Parashat Chayei Sarah: A mother’s role in nation building

Alexandre Cabanel - Rebecca et Eliezer (1883)

As we saw in Parashat Lech Lecha, one of the challenges that Avraham faced on his journey was the need to break with his prior way of thinking and his cultural biases.

And yet, he also had the strike the right balance, bringing with him just the right bits from the old way. Consider this: Avraham’s father was Terah. This turns out to be true of Sarah as well, who is revealed to be Avraham’s half-sister. Both of them are descendants of Terah.

Avraham learns the hard way just how important it is to chose the right mother for one’s child. There was a time when he would have been happy enough for his son Yishmael to succeed him, saying to God “If only Yishmael will walk before You.” After all, Yishmael was Avraham’s son; what more is needed? But he was told that only a son of Sarah would be eligible for the covenant. Avraham alone was not sufficient—only the combination of Avraham and Sarah would found the new nation.

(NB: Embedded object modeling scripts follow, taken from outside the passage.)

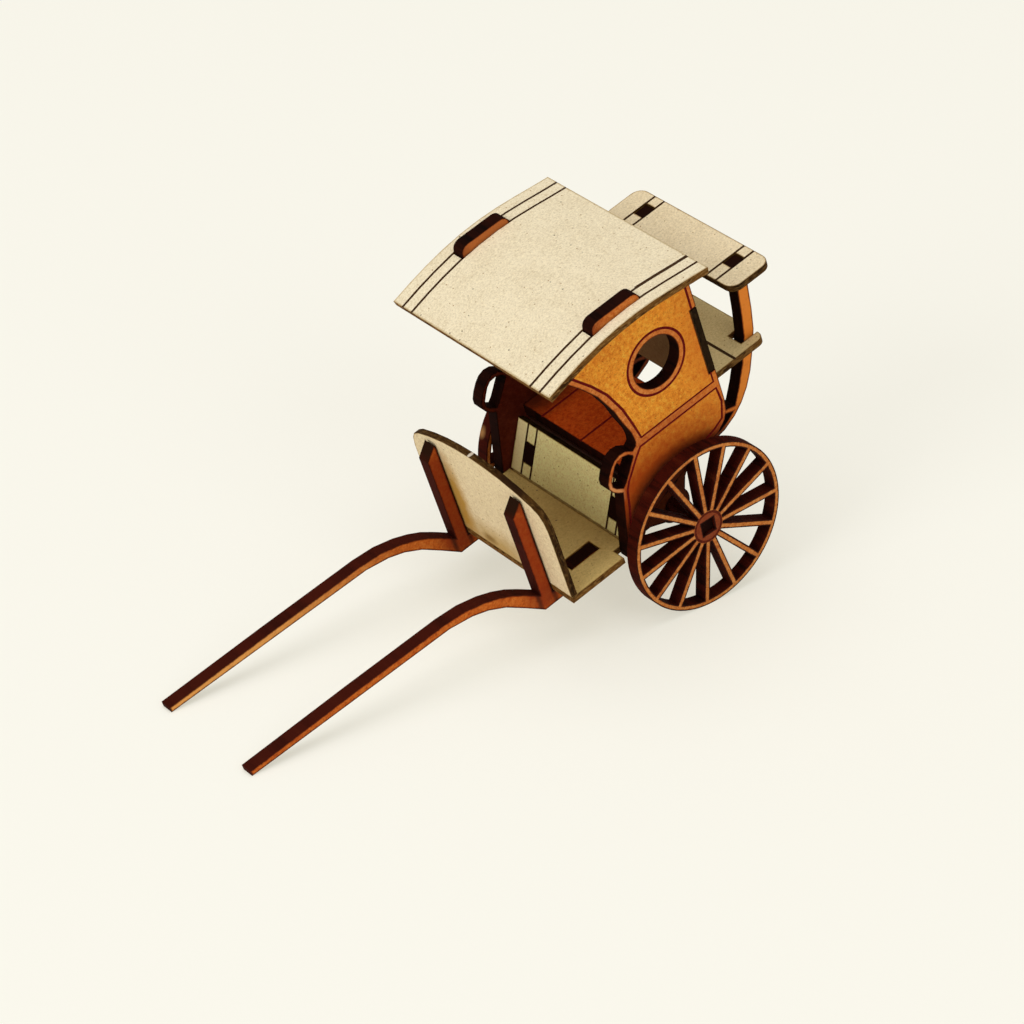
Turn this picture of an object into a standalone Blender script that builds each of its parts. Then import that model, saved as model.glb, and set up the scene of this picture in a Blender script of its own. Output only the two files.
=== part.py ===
"""Flat-pack model of a two-wheeled cab, cut from fibreboard and greyboard, resting on its wheels and shaft tips."""
import math

import bmesh
import bpy
from mathutils import Matrix, Vector

# Driving sizes in metres. Body frame: X forward, Y left, Z square to the floor, zero at the axle centre.
boardThickness = 0.0020
cardThickness = 0.0010
fitGap = 0.00015
frameMidY = 0.0095
panelMidY = 0.0140
wheelMidY = 0.0167

wheelRadius = 0.01275
rimWidth = 0.00082
hubRadius = 0.0026
spokeWidth = 0.0009
spokeCount = 15
wheelTurn = math.radians(6.2)
axleSide = 0.0020
axleHalfLength = 0.0173
axleGap = 0.0001
bearingRadius = 0.00164
bossRadius = 0.0027

shaftReach = 0.0725
shaftHeight = 0.00985
armRootHeight = 0.00235
beamBottom = 0.00045
beamTop = 0.00153
beamFront = 0.02410
uprightFront = 0.02415
uprightRear = 0.02215
uprightCorner = 0.0169
uprightApexX = 0.02235
uprightApex = 0.01885
uprightShoulder = 0.0183
strutReach = 0.0223
strutHeight = 0.02805
strutTabFront = 0.01985
strutTabRear = 0.02195
tabSink = 0.0003
floorTabFront = 0.01825
floorTabRear = 0.01355

floorTop = 0.00268
floorFront = 0.0220
floorRear = 0.0105
floorHalfWidth = 0.0150
floorNotchFront = 0.0125
floorNarrowHalf = 0.01285
panelFootFront = 0.01165
panelFootRear = 0.00875
dashHalfWidth = 0.0150
dashTop = 0.0210
innerHalfWidth = 0.01285

riserFootX = 0.00946
riserFootHeight = 0.00212
riserLean = math.radians(28.8)
riserLength = 0.0079
riserTabLow = 0.0022
riserTabHigh = 0.0050
seatUnderside = 0.0088
seatFront = 0.0052
seatRear = 0.0081

panelReach = 0.0100
panelHeight = 0.0370
panelTabFront = 0.0063
panelTabRear = 0.0022
panelTabProud = 0.0012
panelTabRound = 0.0013
windowX = 0.0016
windowShare = 0.7614
windowRadius = 0.00391
wallRear = 0.0100
wallBottom = 0.0150
wallTabLowShare = 0.5554
wallTabHighShare = 0.8554
panelRearLow = 0.0148

roofFront = 0.0164
roofRise = 0.0023
roofOverhang = 0.0021

footTop = 0.0170
footFront = 0.01015
footRear = 0.0206
footHalfWidth = 0.0123
footNotchInner = 0.0079
footNotchDepth = 0.0176
footRound = 0.0013
driverFront = 0.0167
driverRear = 0.0239
driverHalfWidth = 0.0140
driverRound = 0.0017

roofHeight = panelHeight + roofRise
roofHalfWidth = panelMidY + boardThickness / 2 + roofOverhang
panelTabTop = roofHeight + panelTabProud
windowZ = windowShare * panelHeight
wallTabLow = wallTabLowShare * panelHeight
wallTabHigh = wallTabHighShare * panelHeight
driverTop = strutHeight + fitGap + cardThickness
strutTabTop = driverTop - tabSink

# Outline points as shares of the sizes above: (share of a length, share of a height).
shaftTopShares = ((1, 1), (0.7586, 0.9746), (0.5393, 0.934), (0.4897, 0.8934), (0.4455, 0.797), (0.4138, 0.6904),
                  (0.3862, 0.5685), (0.3614, 0.4213))
shaftBottomShares = ((0.3697, 0.2132), (0.4083, 0.467), (0.4441, 0.6294), (0.4793, 0.731), (0.531, 0.8071),
                     (0.7586, 0.8629), (1, 0.9137))
strutFrontShares = ((0.3722, 0.3084), (0.4933, 0.3173), (0.6233, 0.2923), (0.6861, 0.3743), (0.722, 0.4314),
                    (0.7623, 0.492), (0.7892, 0.5561), (0.8251, 0.6239), (0.852, 0.7487), (0.8744, 0.8913),
                    (0.8744, 1))
strutRearShares = ((1, 1), (0.9821, 0.9697), (0.9596, 0.8948), (0.9372, 0.7487), (0.9103, 0.631), (0.8834, 0.5668),
                   (0.8475, 0.4991), (0.8027, 0.4171), (0.7444, 0.3422), (0.6771, 0.2816), (0.6009, 0.2353),
                   (0.5022, 0.1996), (0.3812, 0.1818), (0.2466, 0.1747), (0.1749, 0.1569), (0.1345, 0.1176))
frameGapShares = ((0.5964, 0.2656), (0.5381, 0.2834), (-0.1166, 0.2834), (-0.1614, 0.246), (-0.1973, 0.1783),
                  (-0.1928, 0.1283), (-0.148, 0.107), (-0.0897, 0.0963), (0, 0.1105), (0.0717, 0.1319),
                  (0.1166, 0.1783), (0.2018, 0.2086), (0.3812, 0.2121), (0.4709, 0.2175), (0.5336, 0.2353))
openingShares = ((0.54, 0.4905), (0.522, 0.5054), (0.525, 0.5297), (0.54, 0.5568), (0.575, 0.5865),
                 (0.62, 0.6216), (0.69, 0.6946), (0.85, 0.7973), (1.03, 0.8703), (1.2, 0.9297), (1.355, 0.9757))
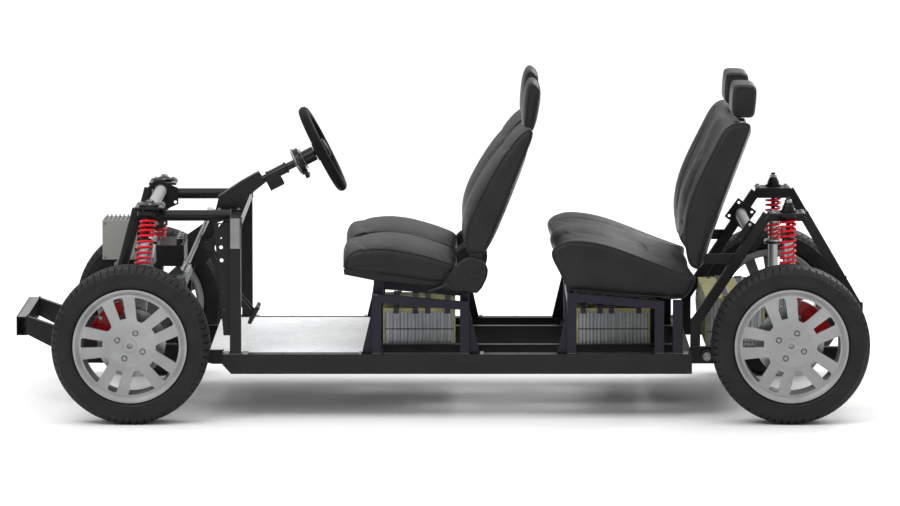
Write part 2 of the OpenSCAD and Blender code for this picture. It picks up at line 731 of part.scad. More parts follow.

Who the mother of one’s child is matters in more ways that one can ever rationally know. God doesn’t tell Avraham why Sarah must be the mother of his heir, but we, as readers, begin to suspect that she holds the key to the future.

The test of kindness

Avraham seems to have learned this lesson well by the time he sends his (un-named) servant back to Terah’s tribe to seek a wife for Yitzhak. The servant specifies a test for the bride-to-be: that she not only offer him a drink from her pitcher, but also care for his thirsty camels, at considerable investment of effort. In other words, he devises a test for kindness,—kindness to the stranger and to beasts of burden. He understands that what is needed for Yitzhak is a woman whose chief characteristic is hessed.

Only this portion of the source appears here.